### WHAT IS BEING ASKED
Show all lines of the listing that hold the word "axes".

========================================

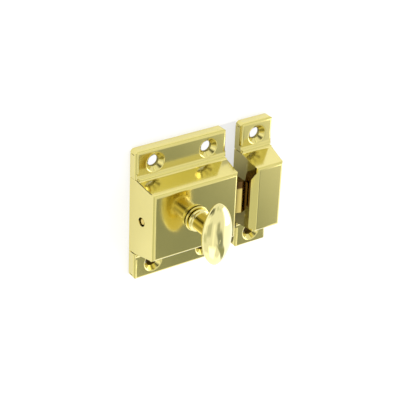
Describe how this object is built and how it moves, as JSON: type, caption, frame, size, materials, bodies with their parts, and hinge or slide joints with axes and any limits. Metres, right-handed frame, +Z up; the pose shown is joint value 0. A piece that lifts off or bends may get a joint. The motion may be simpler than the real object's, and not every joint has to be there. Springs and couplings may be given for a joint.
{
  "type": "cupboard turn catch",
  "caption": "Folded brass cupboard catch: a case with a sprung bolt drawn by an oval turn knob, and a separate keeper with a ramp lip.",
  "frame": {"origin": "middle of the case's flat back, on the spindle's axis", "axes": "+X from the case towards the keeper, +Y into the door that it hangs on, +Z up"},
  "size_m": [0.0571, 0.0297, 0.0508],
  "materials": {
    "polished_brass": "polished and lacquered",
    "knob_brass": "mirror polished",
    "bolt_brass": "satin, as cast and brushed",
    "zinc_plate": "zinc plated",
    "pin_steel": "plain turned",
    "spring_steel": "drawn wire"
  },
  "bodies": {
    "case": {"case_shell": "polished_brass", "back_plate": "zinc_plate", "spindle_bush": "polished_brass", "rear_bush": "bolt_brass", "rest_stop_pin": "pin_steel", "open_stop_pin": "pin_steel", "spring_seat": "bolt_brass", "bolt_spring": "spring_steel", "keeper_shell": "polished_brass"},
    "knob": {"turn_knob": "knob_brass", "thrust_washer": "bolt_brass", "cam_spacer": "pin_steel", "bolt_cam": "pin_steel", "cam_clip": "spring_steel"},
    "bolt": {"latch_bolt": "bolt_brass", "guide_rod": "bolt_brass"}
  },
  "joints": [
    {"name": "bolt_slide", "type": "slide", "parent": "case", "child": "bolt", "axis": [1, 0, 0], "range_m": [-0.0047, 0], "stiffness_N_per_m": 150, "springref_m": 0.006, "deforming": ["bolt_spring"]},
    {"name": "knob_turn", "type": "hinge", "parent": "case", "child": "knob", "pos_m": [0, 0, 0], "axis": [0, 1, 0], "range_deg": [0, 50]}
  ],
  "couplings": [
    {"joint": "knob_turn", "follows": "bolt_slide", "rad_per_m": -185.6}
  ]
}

========================================

### RESPONSE BELOW
Describe how this object is built and how it moves, as JSON: type, caption, frame, size, materials, bodies with their parts, and hinge or slide joints with axes and any limits. Metres, right-handed frame, +Z up; the pose shown is joint value 0. A piece that lifts off or bends may get a joint. The motion may be simpler than the real object's, and not every joint has to be there. Springs and couplings may be given for a joint.
  "frame": {"origin": "middle of the case's flat back, on the spindle's axis", "axes": "+X from the case towards the keeper, +Y into the door that it hangs on, +Z up"},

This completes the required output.